Ross looked at the tree anew, still perplexed. "Why would the demon do this?"
"Well, because this tree is the prison of a maentwrog!" Pick declared heatedly. Quickly, he told John Ross the tale of the maentwrog's entrapment, of how it had remained imprisoned all these years, safe beyond the walls of magic and nature that combined to shut it away. "But no more," the sylvan concluded with dire gloom. "At the rate the decay is spreading, it will be free before you know it!"
Ross walked forward and stood silently before the great oak. He knew something of the creatures that served the Void and particularly of those called maentwrogs. There were only a handful, but they were terrible things. Ross had never faced one, but he had been told of what they could do, consumed by their need to destroy, unresponsive to anything but their hunger. None had been loose in the world for centuries. He did not like thinking of what it would mean if one were to get loose now.
In his hand, the black staff pulsed faintly in response to the nearness of the beast, a warning of the danger. He stared upward into the branches of the ancient tree, trying to see something that would help him decide what to do.
"I lack any magic that would help," he said quietly. "I'm not skilled in that way."
"It's the demon's work, isn't it?" Pick demanded heatedly.
Ross nodded. "I expect it is."
The sylvan's narrow face screwed into a knot. "I knew it, I just knew it! That's why none of our efforts have been successful! He's counteracting them!"
Ross looked away. It made sense. The maentwrog would be another distraction, another source of confusion. It was the way the demon liked to work, throwing up smoke and mirrors to mask what he was really about.

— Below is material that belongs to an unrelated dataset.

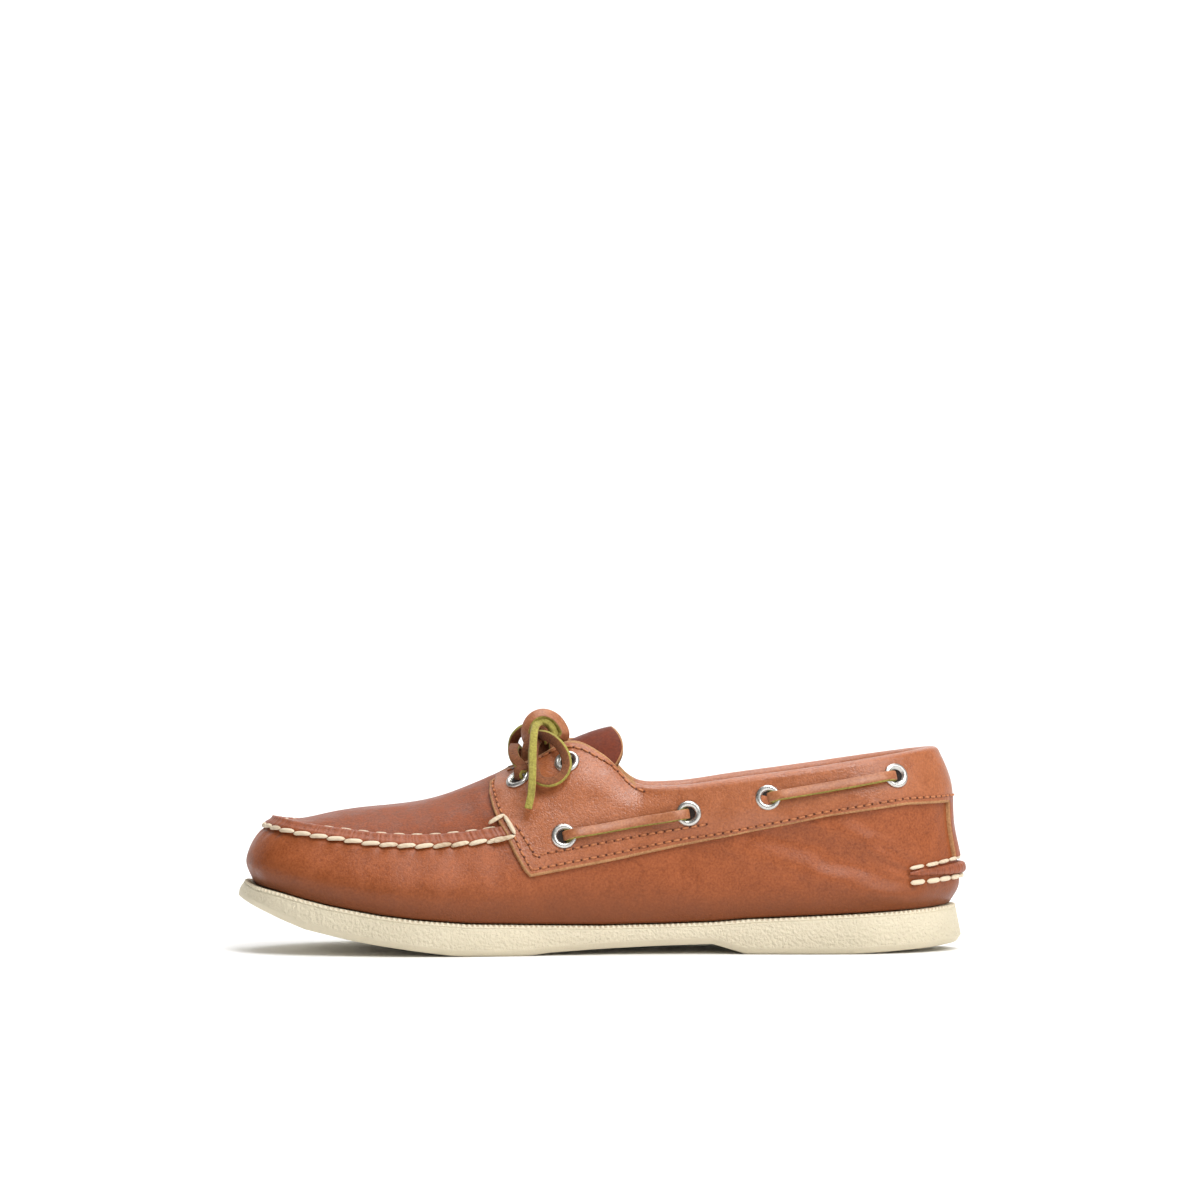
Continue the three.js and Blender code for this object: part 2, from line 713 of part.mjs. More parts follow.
for (const [name, route] of Object.entries(bowRoutes)) {
  const points = route.map((place) => new THREE.Vector3(...place));
  addSolid(name, cord(points, bowThickness, bowThickness, route.length + 2), "#c4885f");
}

export default shoe;
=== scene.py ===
import math

import bmesh
import bpy
import numpy as np
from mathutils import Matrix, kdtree


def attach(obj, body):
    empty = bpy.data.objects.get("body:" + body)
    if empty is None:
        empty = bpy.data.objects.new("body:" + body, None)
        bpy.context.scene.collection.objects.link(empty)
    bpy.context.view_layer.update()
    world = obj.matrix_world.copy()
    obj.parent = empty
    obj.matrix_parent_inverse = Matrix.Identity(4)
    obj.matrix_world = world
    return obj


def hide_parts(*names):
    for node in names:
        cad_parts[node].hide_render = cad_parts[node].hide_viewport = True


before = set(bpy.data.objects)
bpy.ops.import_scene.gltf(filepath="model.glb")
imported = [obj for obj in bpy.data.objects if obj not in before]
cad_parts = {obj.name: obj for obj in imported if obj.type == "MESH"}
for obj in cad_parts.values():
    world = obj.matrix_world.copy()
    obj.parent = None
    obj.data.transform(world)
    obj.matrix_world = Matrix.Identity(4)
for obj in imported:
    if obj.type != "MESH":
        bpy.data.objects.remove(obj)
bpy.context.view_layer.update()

# Camera: level, across the shoe from the inner side of the foot, far enough for a catalogue view.
# The picture is 1200 x 1200 and spans 497 mm at the middle of the shoe.
VIEW_DISTANCE = 2.0
VIEW_WIDTH = 0.4972
VIEW_HEIGHT = 0.1444
camera_data = bpy.data.cameras.new("camera")
camera_data.sensor_width = 36.0
camera_data.lens = 36.0 * VIEW_DISTANCE / VIEW_WIDTH
camera_data.clip_start, camera_data.clip_end = 0.05, 50.0
camera = bpy.data.objects.new("camera", camera_data)
camera.location = (0.0, -VIEW_DISTANCE, VIEW_HEIGHT)
camera.rotation_euler = (math.pi / 2, 0.0, 0.0)
bpy.context.collection.objects.link(camera)
bpy.context.scene.camera = camera


# Studio: a white table that sweeps up into a white wall far behind, in a white room that is darker on the toe's
# side. One soft light hangs over the shoe, a weaker one by the heel, and a third keeps the wall white.
def linear(hex_colour):
    """sRGB hex to linear light, channel by channel, by the sRGB curve."""
    s = np.array([int(hex_colour[i:i + 2], 16) / 255 for i in (1, 3, 5)])
    return tuple(np.where(s <= 0.04045, s / 12.92, ((s + 0.055) / 1.055) ** 2.4)) + (1.0,)


def put(tree, kind, settings=None, **links):
    """Adds a node, sets its properties and plain inputs, and links the inputs named in links. i0 is input 0."""
    node = tree.nodes.new("ShaderNode" + kind)
    for key, value in (settings or {}).items():
        if isinstance(key, str) and hasattr(node, key):
            setattr(node, key, value)
        else:
            node.inputs[key].default_value = value
    for key, source in links.items():
        socket = int(key[1:]) if key[1:].isdigit() else key.replace("_", " ")
        tree.links.new(source, node.inputs[socket])
    return node


def new_material(name):
    """An empty node material and its tree."""
    made = bpy.data.materials.new(name)
    made.use_nodes = True
    made.node_tree.nodes.clear()
    return made, made.node_tree


def even_material(name, face_hex, rough):
    """A material of one even colour, for the table and for the shade in holes."""
    made, tree = new_material(name)
    even = put(tree, "BsdfPrincipled", {"Base Color": linear(face_hex), "Roughness": rough})
    put(tree, "OutputMaterial", Surface=even.outputs[0])
    return made


bend = np.linspace(0, np.pi / 2, 17)
sweep = [(-3.0, 0.0)] + [(1.0 + math.sin(a), 1.0 - math.cos(a)) for a in bend] + [(2.0, 4.0)]
floor_mesh = bpy.data.meshes.new("floor")
floor_mesh.from_pydata([(x, y, z) for y, z in sweep for x in (-6, 6)], [],
                       [(2 * i, 2 * i + 1, 2 * i + 3, 2 * i + 2) for i in range(len(sweep) - 1)])
floor_mesh.polygons.foreach_set("use_smooth", [True] * len(floor_mesh.polygons))
floor = bpy.data.objects.new("floor", floor_mesh)
bpy.context.collection.objects.link(floor)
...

Nest was telling Pick about the encounter with the demon in church that morning, and the sylvan was jumping up and down on her shoulder and telling her he'd warned her, he'd told her. Nest looked appalled. They began to argue. Ross glanced over at them, then walked forward alone and stood directly before the tree. The staff was throbbing in his hand, alive with the magic, hot with anticipation for what waited. Not yet. He reached forward with his free hand and touched the damaged bark gently. The tree felt slick and cold beneath his fingers, as if its sickness had come to the surface, coated its rough skin. A maentwrog, he thought grimly. A raver.